Federal regulators call on tech companies to improve diversity
Diversity advocates called for greater government intervention in the tech industry Wednesday in an effort to close a looming worker gap and address the lack of women and non-Asian minorities.
Federal regulators picked apart diversity data and questioned representatives from tech companies in a bicoastal Equal Employment Opportunity Commission hearing Wednesday.
Several panelists at the commission meeting, which was held in Washington and joined on videoconference by the agency’s San Francisco office, suggested that the commission create mandates for tech companies’ employment practices and alter the way it tracks diversity to include characteristics beyond race and gender that are underrepresented in tech fields — like age and disability status.
Kapor Capital partner Ben Jealous, a civil rights activist and former leader of the NAACP, implored the government to “create a national mandate” that would require companies to interview a more diverse array of American workers for open positions.
Laurie McCann, a senior attorney with the AARP Foundation, suggested that the federal agency begin asking companies for age data in their annual reports and take action against firms that explicitly list ages, graduation years or “maximum years of experience” in job listings, which McCann said is discriminatory.
The Equal Employment Opportunity Commission, which scrutinizes employment practices in an effort to root out discrimination, said that addressing tech’s diversity and inclusion problem is among its top priorities.
The hearing, which lasted three hours, covered a broad range of factors that experts believe contribute to the disparate treatment of women, people of color and older tech workers.

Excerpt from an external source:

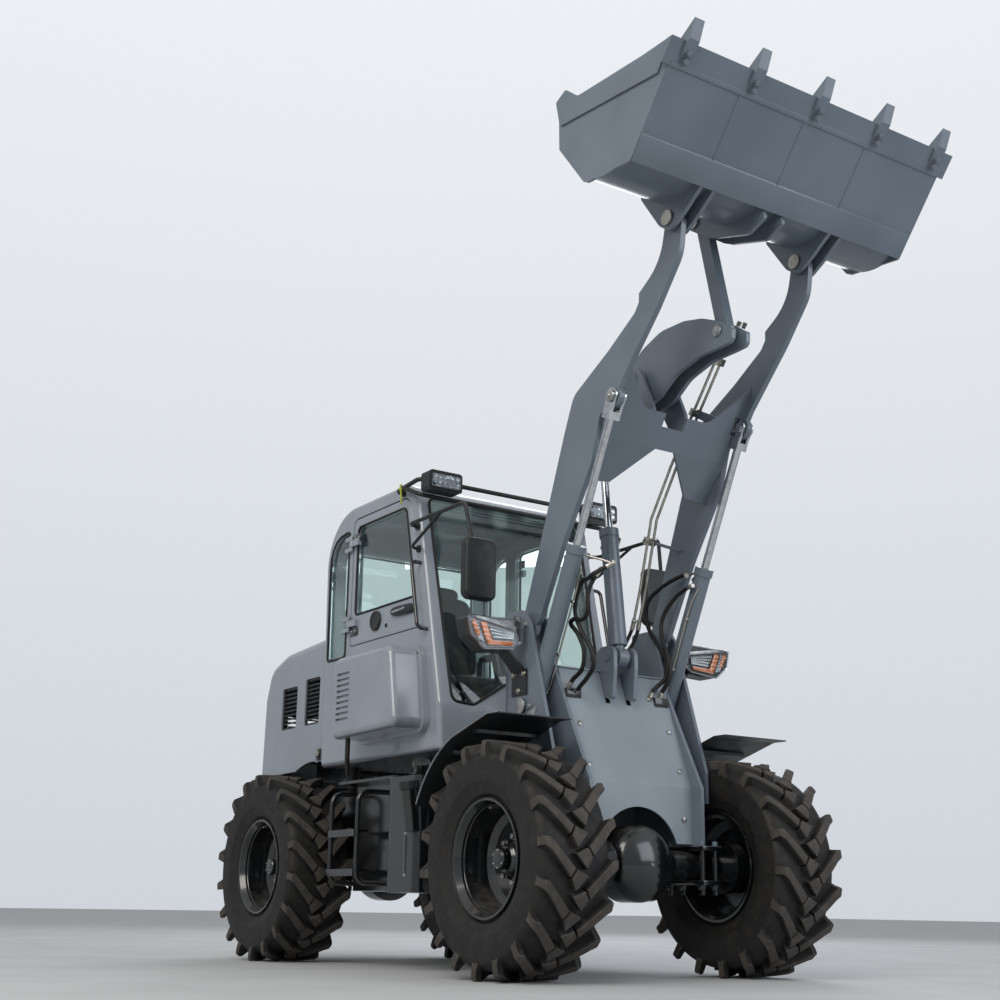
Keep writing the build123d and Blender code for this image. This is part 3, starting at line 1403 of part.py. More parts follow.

Jealous spoke about the trickle-down impact of venture capital firms that are even less diverse than the startups in which they invest.
In response, many began publicly releasing employee diversity data and implementing programs designed to limit biased recruiting.
Erin Connell, a partner at San Francisco law office Orrick Herrington & Sutcliffe who represents several big tech firms, and Camilla Velasquez, head of product and marketing at human resources software startup JustWorks, said tech companies have made a concentrated effort in recent years to address its diversity problem.
The hearing was coupled with the release of a commission study on the demographics of the tech sector that was generated using the agency’s own data, which companies of 100 or more employees are required to report.
“Diversity in High Tech,” focuses on gender, race, ethnicity and national origin — the categories the agency requires employers to track — but did not include data on age or disability status.